★★★☆☆

135 min | PG | May 26, 2023 | Walt Disney Pictures

Disney drains its 1989 animated classic into a literal live-action remake, with Halle Bailey under the sea as Ariel. The songs survive. The wonder does not.

Ariel is a mermaid princess who trades her voice to a sea witch for human legs and a shot at a prince. The story is the same one Disney told in 1989, beat for beat, song for song. This version asks a simple question and never answers it. What does a hand-drawn fantasy gain by being rendered as photoreal flesh and water? The film is a fifteen-million-dollar argument that the original needed more reverb and longer hallways.

Halle Bailey carries the film as Ariel with a voice that earns every second it occupies the screen. Her “Part of Your World” lands because she sings it like a person who actually wants something. Melissa McCarthy plays Ursula as a drag-inflected villain who chews the few practical sets she gets. Javier Bardem plays King Triton with a stiffness that suggests he never quite found the character under the digital tail. Daveed Diggs voices Sebastian with energy the animation cannot match, and Jonah Hauer-King plays Prince Eric as a pleasant blank the script forgets to develop.

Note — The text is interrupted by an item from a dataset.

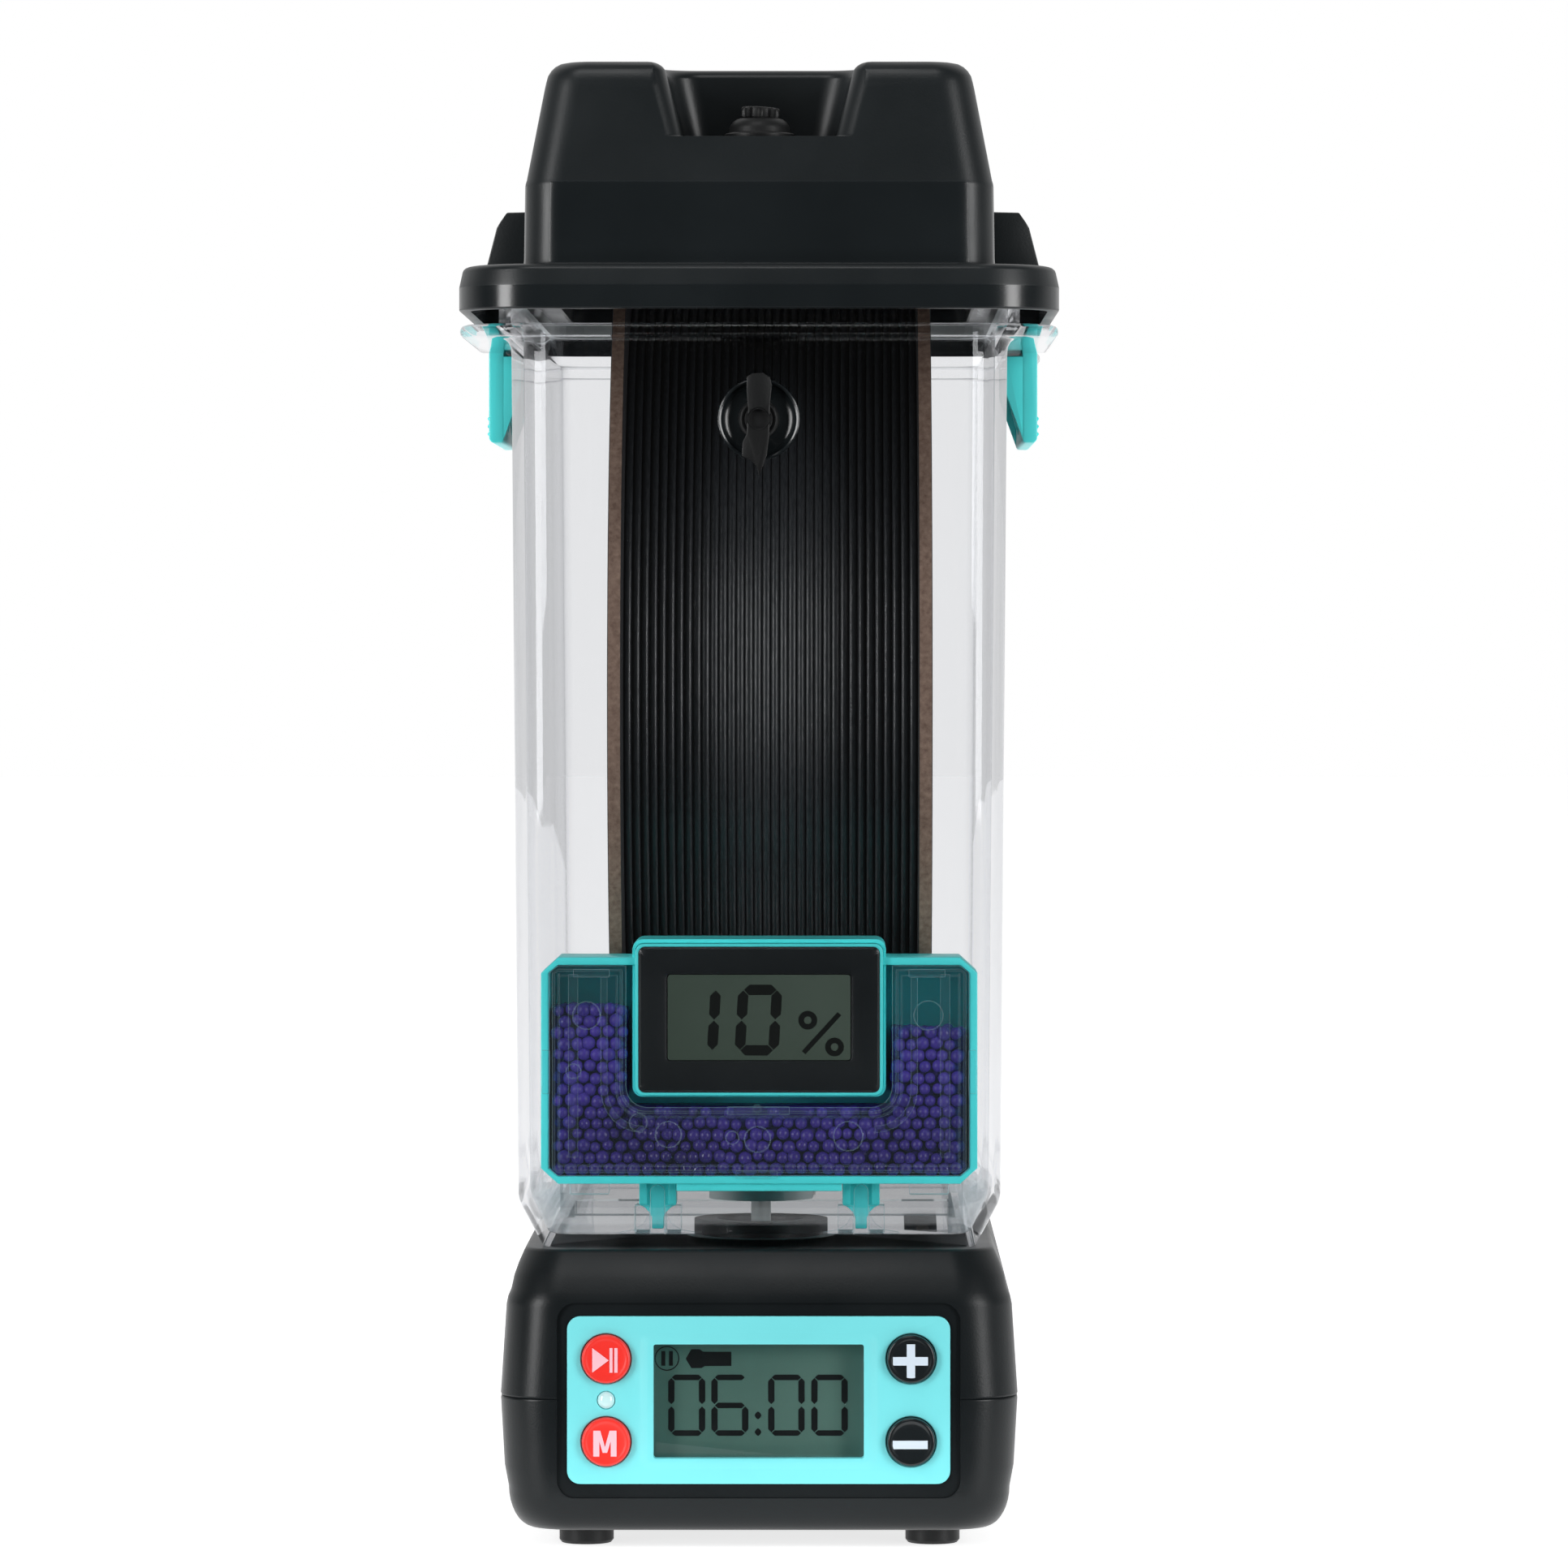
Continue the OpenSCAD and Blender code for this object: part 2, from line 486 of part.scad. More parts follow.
module port_grommet() color([0.08, 0.08, 0.09]) translate([lid_port[0], lid_port[1], 0]) difference() {
    union() {
        translate([0, 0, 274.8]) cylinder(d = 13, h = 1.8);
        translate([0, 0, 276.6]) cylinder(d = 10, h = 2.4);
        translate([0, 0, 279]) cylinder(d = 14.1, h = 1.2);
        translate([0, 0, 280.2]) cylinder(d = 12.2, h = 1.6);
        translate([0, 0, 281.8]) cylinder(d1 = 12.2, d2 = 8.6, h = 1.5);
    }
    translate([0, 0, 270]) cylinder(d = port_bore, h = 20);
}
module port_plug() color([0.14, 0.14, 0.15]) translate([lid_port[0], lid_port[1], 0]) difference() {
    union() {
        translate([0, 0, 272.5]) cylinder(d = port_bore - 0.1, h = 11);
        translate([0, 0, 283.3]) cylinder(d = 7.6, h = 2.2);
    }
    for (i = [0:9]) rotate(i * 36) translate([4.2, 0, 283]) cylinder(d = 1.2, h = 4);
}
module latch_pin(s) color([0.7, 0.71, 0.73]) ycyl(pin_d, s * pivot_x, pivot_z, -32.8, 33.6);
module latch_pin_left() latch_pin(-1);
module latch_pin_right() latch_pin(1);
module latch(s) color([0.3, 0.87, 0.84]) difference() {
    union() {
        yprofile([[s * 54, 221], [s * 54.4, 220.5], [s * 56.2, 220.5], [s * 56.9, 220.9], [s * 57.1, 221.8], [s * 57.1, 256.5],
            [s * 55.35, pivot_z - 0.6], [s * pivot_x, pivot_z], [s * 50.4, pivot_z - 2.2], [s * 54, 257.4]], -latch_hy, latch_hy);
        ycyl(6, s * pivot_x, pivot_z, -latch_hy, latch_hy);
        yprofile([[s * 54.2, 232], [s * 50.6, 237.4], [s * 50.6, 238.9], [s * 54.2, 238.9]], -22, 22);
        for (y = [-latch_hy, latch_hy - 2]) yprofile([[s * 54.2, 220.9], [s * 50.4, 231.2], [s * 50.4, 238.5], [s * 54.2, 238.5]], y, y + 2);
        for (i = [0:2]) yprofile([[s * 57, 221.9 + i * 1.6], [s * 57.5, 222.2 + i * 1.6], [s * 57.5, 222.6 + i * 1.6], [s * 57, 222.9 + i * 1.6]], -latch_hy + 3, latch_hy - 3);
    }
    ycyl(pin_d + 0.1, s * pivot_x, pivot_z, -40, 40);
}
module latch_left() latch(-1);
module latch_right() latch(1);

dock_lower_shell();
dock_upper_shell();
control_bezel();
lcd_window();
lcd_module();
control_board();
tact_switches();
status_light_pipe();
play_pause_button();
mode_button();
plus_button();
minus_button();
foot_front_left();
foot_front_right();
foot_rear_left();
foot_rear_right();
case_screw_front_left();
case_screw_front_right();
case_screw_rear_left();
case_screw_rear_right();
blower_housing();
blower_motor();
blower_impeller();
heater_element();
air_duct();
return_duct();
power_board();
power_inlet();
inlet_air_gasket();
outlet_air_gasket();
tub_shell();
outlet_grommet();
front_plug();
roller_cradle();
front_roller_shaft();
rear_roller_shaft();
front_rollers();
rear_rollers();
inlet_valve_seat();
outlet_valve_seat();
inlet_valve();
outlet_valve();
spool_flange_left();
spool_flange_right();
spool_core();
filament_winding();
cassette_tray();
cassette_cover();
desiccant_beads();
hygrometer_frame();
hygrometer_bezel();
hygrometer_lcd();
lid_shell();
lid_gasket();
port_grommet();
port_plug();
latch_pin_left();
latch_pin_right();
latch_left();
latch_right();
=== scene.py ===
import bpy, bmesh, math, random
from mathutils import Vector, Matrix


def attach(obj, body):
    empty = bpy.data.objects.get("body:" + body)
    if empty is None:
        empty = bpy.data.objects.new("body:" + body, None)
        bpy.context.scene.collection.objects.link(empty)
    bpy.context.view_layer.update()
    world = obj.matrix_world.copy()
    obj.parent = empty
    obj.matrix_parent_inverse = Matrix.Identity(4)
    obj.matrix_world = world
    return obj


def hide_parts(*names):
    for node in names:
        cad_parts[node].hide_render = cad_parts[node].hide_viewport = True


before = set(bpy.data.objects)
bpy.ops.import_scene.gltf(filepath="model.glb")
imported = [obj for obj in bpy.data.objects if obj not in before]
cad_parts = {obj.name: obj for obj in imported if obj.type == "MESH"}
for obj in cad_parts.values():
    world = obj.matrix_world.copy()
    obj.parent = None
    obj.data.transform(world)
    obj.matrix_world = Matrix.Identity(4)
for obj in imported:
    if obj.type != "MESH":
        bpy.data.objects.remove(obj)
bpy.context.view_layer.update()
rnd = random.Random(7)
S = 0.001
COL = bpy.context.scene.collection


# ------------------------------------------------------------------ mesh helpers
def new_obj(name, verts, faces, smooth=40, scale=S):
    me = bpy.data.meshes.new(name)
    me.from_pydata([(x * scale, y * scale, z * scale) for x, y, z in verts], [], faces)
    me.validate()
    me.update()
    ob = bpy.data.objects.new(name, me)
    COL.objects.link(ob)
    fix_normals(ob)
    shade(ob, smooth)
    return ob


def fix_normals(ob):
    bm = bmesh.new()
    bm.from_mesh(ob.data)
    bmesh.ops.recalc_face_normals(bm, faces=bm.faces)
    bm.to_mesh(ob.data)
    bm.free()


def shade(ob, angle=40):
    me = ob.data
    me.polygons.foreach_set("use_smooth", [True] * len(me.polygons))
    me.set_sharp_from_angle(angle=math.radians(angle))
    me.update()


def rr(a, b, r, z, n=9, notch=None, ny=30.5):
    """rounded rectangle ring, counter-clockwise from +x,+y; notch clamps |x| between y = -ny and ny"""
    pts = []
    for cx, cy, a0 in ((a - r, b - r, 0), (r - a, b - r, 90), (r - a, r - b, 180), (a - r, r - b, 270)):
        for i in range(n + 1):
            t = math.radians(a0 + 90 * i / n)
            pts.append((cx + r * math.cos(t), cy + r * math.sin(t), z))
        if a0 in (90, 270):
            s = -1 if a0 == 90 else 1
            k = min(a, notch) if notch else a
            for y, x in ((ny + 0.25, a), (ny, k), (-ny, k), (-ny - 0.25, a)):
                pts.append((s * x, y * (1 if a0 == 90 else -1), z))
    return pts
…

Rob Marshall directs from David Magee’s screenplay, and the underwater photography is the central failure. The CGI fish and coral float in a murky blue soup that swallows color and contrast. Faces lose detail in the haze, and the talking sea creatures land in the uncanny valley where realism kills personality. Marshall stages the musical numbers with a flatness that betrays his stage roots, and the new Lin-Manuel Miranda songs interrupt the pacing rather than drive it. The film looks expensive and reads dim.

This is a competent karaoke cover of a better film. Bailey is a genuine discovery and the reason to watch. Everything around her is dragged down by a literalism that confuses photoreal with beautiful. The animated Ariel swam through a world that color and motion could invent. This Ariel swims through a server farm’s idea of the ocean, and the magic drowns somewhere in the render.